Snapchat and Facebook look to mobile gaming

With mobile gaming expected to make up about half of the $152 billion gaming sector in 2019, it is a key area of focus for the major players in tech. Snapchat is planning to launch a dedicated gaming platform that will give developers the opportunity to create games for use in-app. Snapchat’s younger demographic will allow it to make the most of the gaming content through increased revenue opportunities from in-game purchases and advertising. Facebook is introducing a dedicated gaming tab in the main navigation bar of the mobile app. This move from Facebook comes after last year’s addition of the Gaming Creator program which allows users to live-stream gaming.

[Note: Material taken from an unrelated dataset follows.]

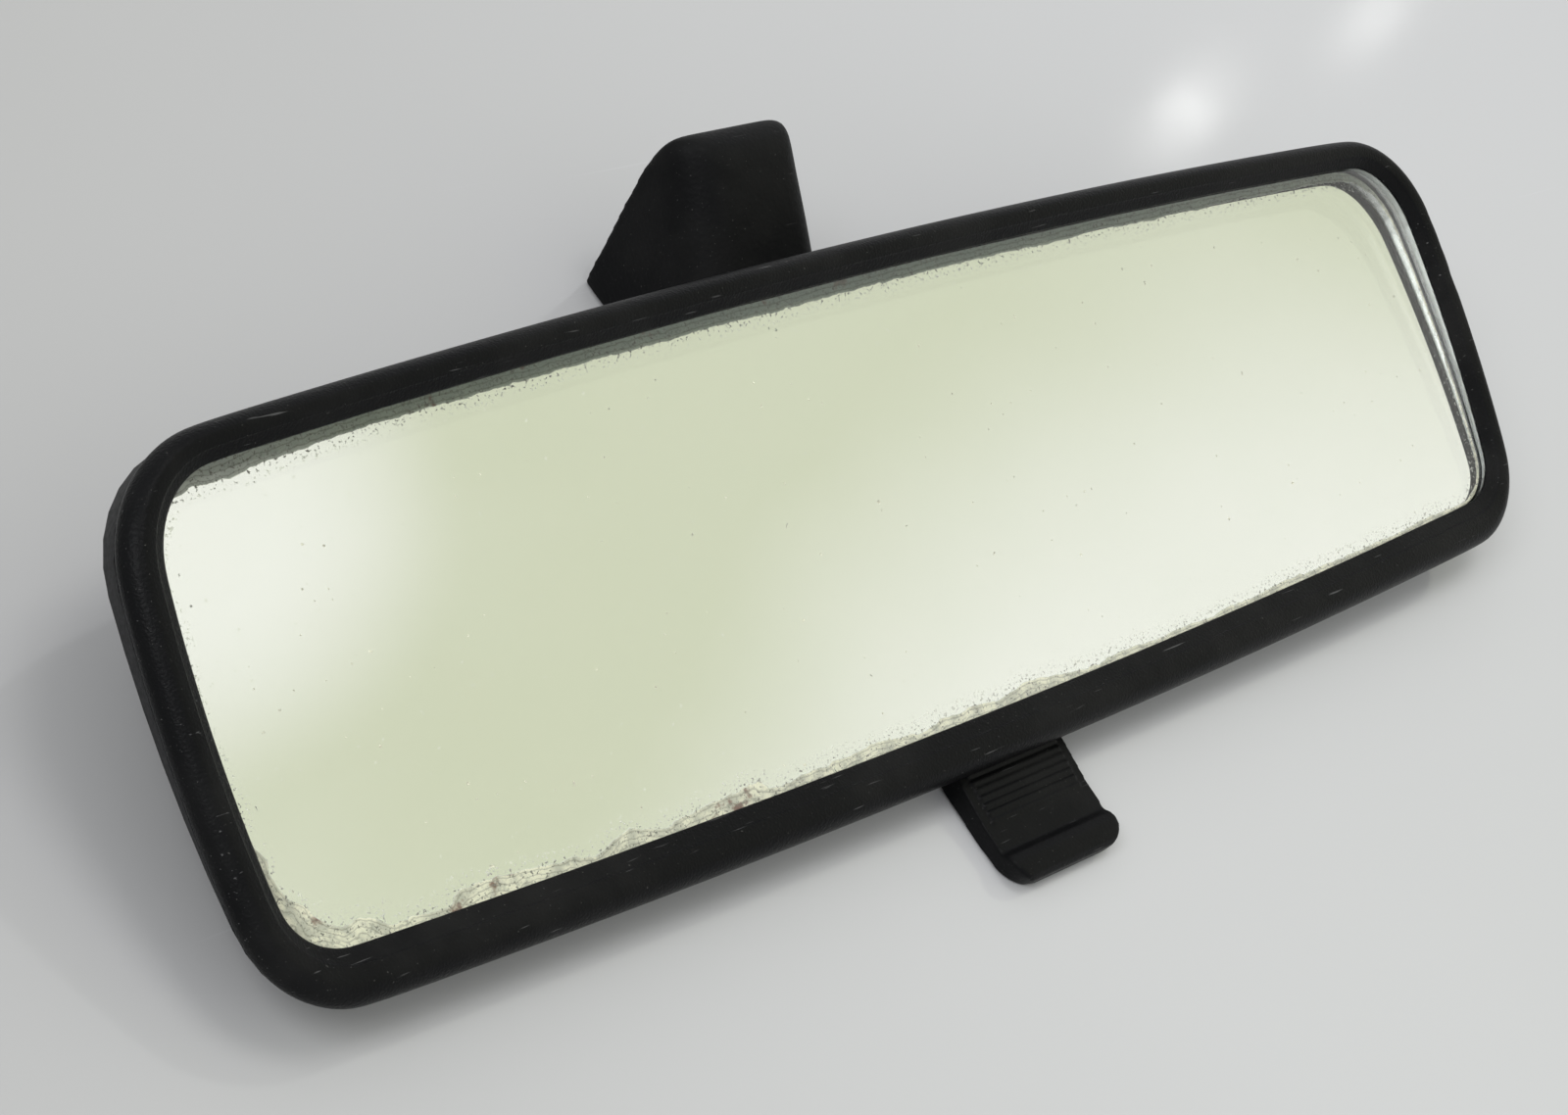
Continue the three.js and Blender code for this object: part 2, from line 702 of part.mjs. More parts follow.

Read more at Social Media Today

Google takes action against bad ads

Last week, Google announced that it has taken down more than 2.3 billion ads that violated Google’s ad policies. The company introduced 31 new ad policies that address abuses in areas such as cryptocurrency, bail bonds, and addiction treatment facilities. Google is also launching a new policy manager that will make it easier for advertisers to create and launch compliant ads.

Read more at Google Blog

Video content is king

A report from Oberlo highlights some key stats that show the importance of video content in the area of social media marketing. On Twitter, tweets with videos see 10x more engagement than those without. On LinkedIn, users are 20x more likely to share a video on the platform than any other type of post. Additionally, demand for video content is on the rise with 54% of consumers looking for more video content from a brand or business they support.

Read more at Oberlo

Reddit testing out tips

Reddit is testing out a tipping feature to reward content creators and empower users on its platform. Currently, only one subreddit has the feature and only one user can receive tips. During this test run, Redditors subscribed to the group can offer a cash tip by clicking a “tip” button that appears on all of the user’s posts. While only a small number of experiments become actual features on the platform, Reddit is always looking to enhance the user experience.


Read more at Engadget

Internet Archive to preserve Google+ posts

The team at Internet Archive is caching Google+ content prior to its April 2nd shutdown date. The archive won’t include any content that was deleted or made private prior to the archival process. While its unusual to archive a social media network that failed to gain traction, it definitely fits the mission of the Internet Archive of online content preservation.